According to the Medical Research Council (MRC) 1 in 9 women who experience rape in South Africa report the crime to the police. In their 2008 publication 'Tracking Justice: The Attrition of Rape Cases through the Criminal Justice System in Gauteng' the MRC finds that only 50.5% of the 2064 cases of rape examined in the study resulted in an arrest. Only 42.8% of those arrested were charged in court and trials commenced in less than one in five of the cases. The conviction rate was at 6.2% - equivalent to 1 in 20 cases.
The MRC and CALS have partnered in 2015 to release an updated version of ‘Tracking Justice’ that extends beyond Gauteng to all nine provinces in South Africa. The project is called ‘Rape Adjudication and Prosecution Study in South Africa’ (RAPSSA).
RAPSSA is a study into the prosecution and adjudication of rape matters (including attempted rape) as reported by police. The cases that are the basis of the project were those reported to the police in 2012. The research focuses on the efficiencies and challenges of the criminal justice system in responding to rape. Initial findings suggest that there has been little to no change since 2008.

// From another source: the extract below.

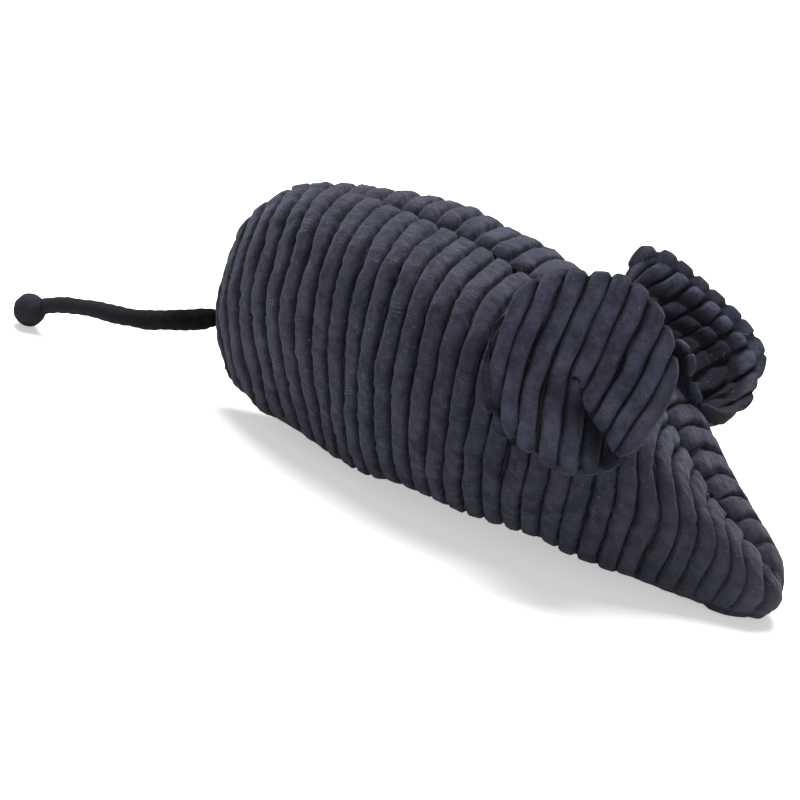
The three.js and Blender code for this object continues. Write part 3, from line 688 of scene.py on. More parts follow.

In 2015 the crime statistics released by the South African Police Services only listed 'sexual offences' and did not provide statistics for different types of sexual offences such as rape or sexual assault. The statistics showed a decrease in sexual offences from 56 680 in 2014 to 53 615 in 2015. This decrease is misleading as the term 'sexual offences' groups together all sexual offences as defined in the Criminal Law (Sexual Offences And Related Matters) Amendment Act.